• _Exercise_
Give back the whole listing exactly as shown.
..............................
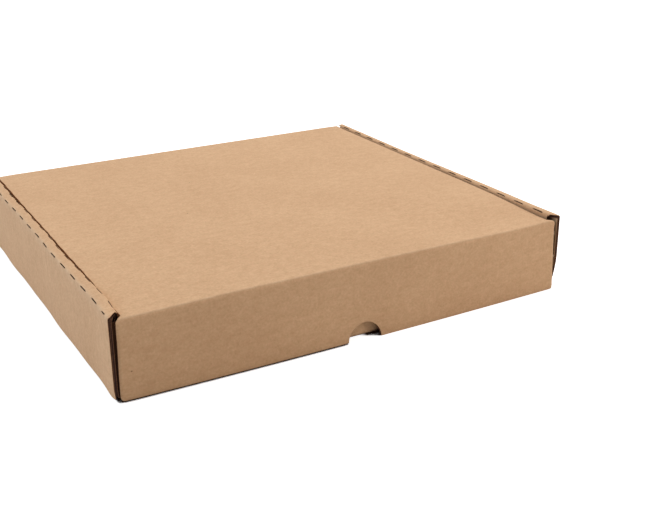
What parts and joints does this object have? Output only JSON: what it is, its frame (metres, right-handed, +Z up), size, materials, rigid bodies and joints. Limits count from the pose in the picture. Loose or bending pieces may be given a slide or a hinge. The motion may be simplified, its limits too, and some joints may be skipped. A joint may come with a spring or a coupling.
{
  "type": "pizza box",
  "caption": "Shallow folding pizza box of brown corrugated board, with roll-over perforated side walls, a hinged lid and a front flap with a half-round thumb notch.",
  "frame": {"origin": "middle of the footprint, on the floor the box stands on", "axes": "+X to the right along the front, +Y from the front flap to the hinged back, +Z up through the lid"},
  "size_m": [0.32, 0.295, 0.054],
  "materials": {
    "kraft_board": "matt uncoated brown kraft liner with fine fibre flecks, corrugated medium showing at cut edges"
  },
  "bodies": {
    "tray": {"tray": "kraft_board"},
    "lid": {"lid": "kraft_board"},
    "front_flap": {"front_flap": "kraft_board"}
  },
  "joints": [
    {"name": "lid_hinge", "type": "hinge", "parent": "tray", "child": "lid", "pos_m": [0, 0.14465, 0.05265], "axis": [-1, 0, 0], "range_deg": [0, 180]},
    {"name": "front_flap_hinge", "type": "hinge", "parent": "lid", "child": "front_flap", "pos_m": [0, -0.14419, 0.05267], "axis": [-1, 0, 0], "range_deg": [0, 90]}
  ]
}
..............................
• _Written answer_
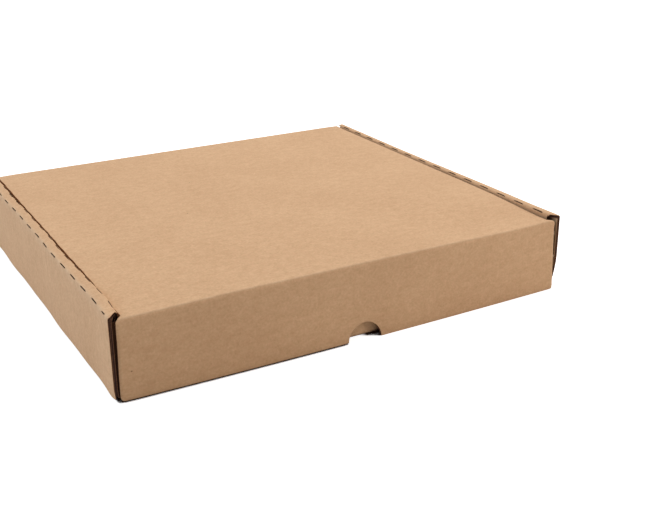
What parts and joints does this object have? Output only JSON: what it is, its frame (metres, right-handed, +Z up), size, materials, rigid bodies and joints. Limits count from the pose in the picture. Loose or bending pieces may be given a slide or a hinge. The motion may be simplified, its limits too, and some joints may be skipped. A joint may come with a spring or a coupling.
{
  "type": "pizza box",
  "caption": "Shallow folding pizza box of brown corrugated board, with roll-over perforated side walls, a hinged lid and a front flap with a half-round thumb notch.",
  "frame": {"origin": "middle of the footprint, on the floor the box stands on", "axes": "+X to the right along the front, +Y from the front flap to the hinged back, +Z up through the lid"},
  "size_m": [0.32, 0.295, 0.054],
  "materials": {
    "kraft_board": "matt uncoated brown kraft liner with fine fibre flecks, corrugated medium showing at cut edges"
  },
  "bodies": {
    "tray": {"tray": "kraft_board"},
    "lid": {"lid": "kraft_board"},
    "front_flap": {"front_flap": "kraft_board"}
  },
  "joints": [
    {"name": "lid_hinge", "type": "hinge", "parent": "tray", "child": "lid", "pos_m": [0, 0.14465, 0.05265], "axis": [-1, 0, 0], "range_deg": [0, 180]},
    {"name": "front_flap_hinge", "type": "hinge", "parent": "lid", "child": "front_flap", "pos_m": [0, -0.14419, 0.05267], "axis": [-1, 0, 0], "range_deg": [0, 90]}
  ]
}